Kripto piyasasında yaşanan bu hareketlilik, özellikle kurumsal yatırımcıların davranışlarını yakından izlemeyi gerektiriyor. Teknik göstergelerde ortaya çıkan zayıf mum formasyonları ve düşük işlem hacmi, satış baskısının devam ettiğine işaret ediyor. Kısa vadeli toparlanma için güçlü bir alım dalgasının şart olduğu görülüyor.
Peter Schiff’in Yeniden Sahneye Çıkışı: “Bitcoin Satın, Altın Madenciliği Hissesi Al!”
Altının bu rallisiyle birlikte, uzun zamandır dijital paraların karşıtı olan yatırımcılar ve analistler yeniden gündemde. Ünlü altın savunucusu Peter Schiff, bu duruma tepki göstererek yatırımcılara açık çağrıda bulundu: “Bitcoin’lerinizi satın alın, altın madenciliği hisselerine yatırım yapın!” Schiff’e göre, Bitcoin büyük bir çöküşle karşı karşıya kalabilir ve bu nedenle yatırımcıların güvenli limanlara yönelmesi gerekir. İlginç bir şekilde, Schiff’in önerdiği altın madenciliği sektörü de son bir ayda %16,69 oranında getiri sağladı. Yıl başından itibaren ise sektör, %47’yi aşan kazançla dikkat çekiyor. Özellikle, AngloGold Ashanti %89, Royal Gold Inc %40 ve Idaho Strategic Resources %78’lik yükselişleriyle öne çıkıyor. Bu gelişmeler, piyasalarda Schiff’in sözlerine ciddi anlamda kulak verilirken, yatırımcıların “Ben de altına mı geçmeliyim?” sorusunu sormasına neden oluyor.
Saylor ve Stratejik Yatırımlar: Rakamlar Ne Diyor?
Peter Schiff’in karşıt görüşü ise, Michael Saylor ve şirketinin Bitcoin’e yaptığı büyük yatırımlar. Saylor, geçtiğimiz yıl birçok teknoloji devine Bitcoin biriktirmeleri çağrısında bulunmuş ve şirketin şu anda 528.000’den fazla Bitcoin’e sahip olmasıyla biliniyor. Bu strateji, Schiff’in eleştirilerine rağmen, bazı rakamlar ve veriler ışığında güçlü duruyor.

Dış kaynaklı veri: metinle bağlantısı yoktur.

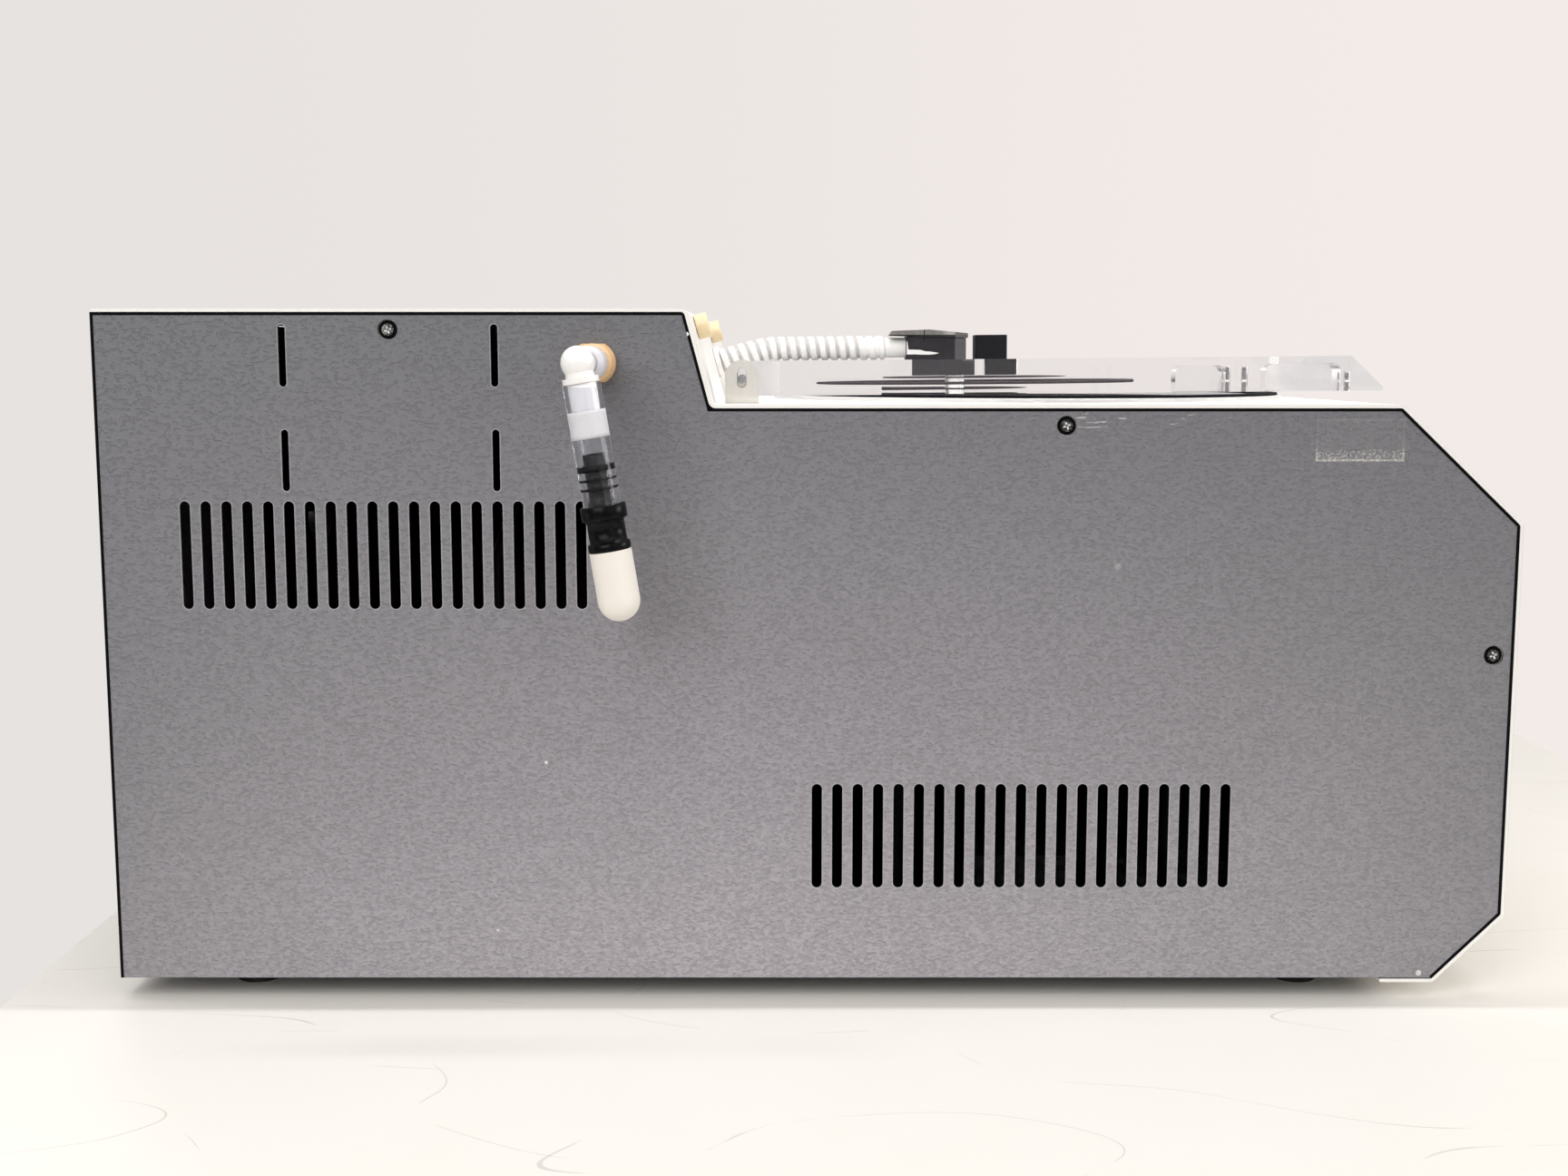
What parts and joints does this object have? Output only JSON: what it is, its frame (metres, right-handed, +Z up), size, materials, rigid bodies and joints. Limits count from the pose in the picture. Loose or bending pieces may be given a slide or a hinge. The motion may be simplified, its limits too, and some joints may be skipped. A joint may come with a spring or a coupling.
{
  "type": "vacuum concentrator",
  "caption": "Benchtop vacuum concentrator with a stepped sheet-metal case, clear hinged chamber lid, spinning tube rotor, ribbed lid hose and a side exhaust port with muffler.",
  "frame": {"origin": "centre of the overall box, exhaust included, on the surface that the feet stand on", "axes": "+X to the instrument's front (low deck and control panel), -Y to the side with the exhaust port, +Z up"},
  "size_m": [0.6546, 0.4214, 0.3223],
  "materials": {
    "cover_paint": "warm white powder coat, satin",
    "panel_paint": "mid grey fine-textured powder coat",
    "zinc_steel": "zinc plated sheet, satin",
    "black_screw": "black oxide",
    "black_rubber": "matte rubber",
    "bowl_coating": "dark non-stick coating",
    "ring_grey": "satin grey anodised",
    "heater_silicone": "silicone rubber sheet",
    "bright_steel": "turned steel",
    "motor_black": "black enamel",
    "rotor_aluminium": "satin anodised aluminium",
    "clear_acrylic": "polished clear acrylic",
    "frosted_plastic": "frosted translucent plastic",
    "hose_clear": "clear soft plastic with a white rib",
    "white_plastic": "white moulded plastic",
    "cream_plastic": "cream moulded plastic",
    "black_plastic": "black moulded plastic",
    "brass_tan": "dull tan brass",
    "washer_grey": "grey fibre washer",
    "white_tape": "white tape",
    "clear_tube": "clear plastic tube",
    "porous_white": "porous sintered plastic",
    "board_green": "circuit board",
    "pump_grey": "cast aluminium",
    "display_dark": "dark display window",
    "bezel_grey": "grey keypad bezel",
    "key_green": "green key",
    "key_red": "red key"
  },
  "bodies": {
    "case": {"base_pan": "zinc_steel", "top_cover": "cover_paint", "left_side_panel": "panel_paint", "right_side_panel": "panel_paint", "rear_panel": "panel_paint", "case_screws": "black_screw", "rubber_feet": "black_rubber", "bay_wall": "zinc_steel", "chamber_bowl": "bowl_coating", "chamber_ring": "ring_grey", "lid_gasket": "black_rubber", "band_heater": "heater_silicone", "bowl_posts": "bright_steel", "motor_housing": "motor_black", "motor_bearings": "bright_steel", "shaft_seal": "black_rubber", "hinge_bracket_left": "frosted_plastic", "hinge_bracket_right": "frosted_plastic", "lid_hose": "hose_clear", "hose_port": "white_plastic", "valve_bodies": "white_plastic", "exhaust_bushing": "brass_tan", "exhaust_rings": "washer_grey", "pump_mounts": "black_rubber", "pump_body": "pump_grey", "pump_heads": "pump_grey", "pump_tubes": "clear_tube", "fan_frame": "black_plastic", "fan_guard": "bright_steel", "power_inlet": "black_plastic", "switch_frame": "black_plastic", "control_bezel": "bezel_grey", "display_window": "display_dark", "key_board": "board_green", "circuit_board": "board_green"},
    "rotor": {"drive_shaft": "bright_steel", "motor_rotor": "bright_steel", "rotor_hub": "rotor_aluminium", "rotor_base_plate": "rotor_aluminium", "tube_plate": "rotor_aluminium", "rotor_spacers": "bright_steel", "rotor_knob": "black_plastic"},
    "lid": {"lid_plate": "clear_acrylic", "lid_screws": "bright_steel", "hinge_pins": "bright_steel", "lid_elbow": "white_plastic", "hose_cuff": "white_plastic", "elbow_boot": "black_rubber", "lid_pull": "black_plastic"},
    "exhaust_outlet": {"exhaust_elbow": "white_plastic", "exhaust_tube": "clear_tube", "tube_band": "white_tape", "muffler_adapter": "black_plastic", "muffler_element": "porous_white"},
    "fan": {"fan_rotor": "black_plastic"},
    "left_knob": {"flow_knob_left": "cream_plastic"},
    "right_knob": {"flow_knob_right": "cream_plastic"},
    "rocker": {"power_rocker": "black_plastic"},
    "start_button": {"start_key": "key_green"},
    "stop_button": {"stop_key": "key_red"}
  },
  "joints": [
    {"name": "lid_hinge", "type": "hinge", "parent": "case", "child": "lid", "pos_m": [-0.0308, 0.02675, 0.2906], "axis": [0, -1, 0], "range_deg": [0, 100], "deforming": ["lid_hose"]},
    {"name": "rotor_spin", "type": "hinge", "parent": "case", "child": "rotor", "pos_m": [0.1211, 0.02675, 0.11], "axis": [0, 0, 1], "continuous": true},
    {"name": "exhaust_swivel", "type": "hinge", "parent": "case", "child": "exhaust_outlet", "pos_m": [-0.0969, -0.15675, 0.298], "axis": [0, -1, 0], "range_deg": [-75, 75]},
    {"name": "fan_spin", "type": "hinge", "parent": "case", "child": "fan", "pos_m": [-0.3105, 0.13075, 0.224], "axis": [1, 0, 0], "continuous": true},
    {"name": "left_knob_turn", "type": "hinge", "parent": "case", "child": "left_knob", "pos_m": [-0.05295, -0.10925, 0.3147], "axis": [0.9659, 0, 0.2588], "range_deg": [-150, 150]},
    {"name": "right_knob_turn", "type": "hinge", "parent": "case", "child": "right_knob", "pos_m": [-0.05295, 0.05075, 0.3147], "axis": [0.9659, 0, 0.2588], "range_deg": [-150, 150]},
    {"name": "power_switch", "type": "hinge", "parent": "case", "child": "rocker", "pos_m": [-0.3205, -0.06925, 0.116], "axis": [0, 0, 1], "range_deg": [0, 16]},
    {"name": "start_press", "type": "slide", "parent": "case", "child": "start_button", "axis": [-0.6887, 0, -0.7251], "range_m": [0, 0.001], "stiffness_N_per_m": 300, "springref_m": -0.0005},
    {"name": "stop_press", "type": "slide", "parent": "case", "child": "stop_button", "axis": [-0.6887, 0, -0.7251], "range_m": [0, 0.001], "stiffness_N_per_m": 300, "springref_m": -0.0005}
  ]
}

Örneğin, Saylor’un şirket hisseleri 2025’e kadar %147,78 artış gösterirken, son 30 günde %5,59 yükselmiş durumda. Buna karşılık, ABD’nin teknoloji hisseleri ise yalnızca %6,82 oranında artış kaydetti ve yıl başından bu yana %14,56 oranında değer kaybı yaşamış. Bu veriler, Schiff’in eleştirilerine rağmen, Saylor’un stratejisinin ne denli etkili olabileceğini gösteriyor ve piyasalarda dikkatle izleniyor.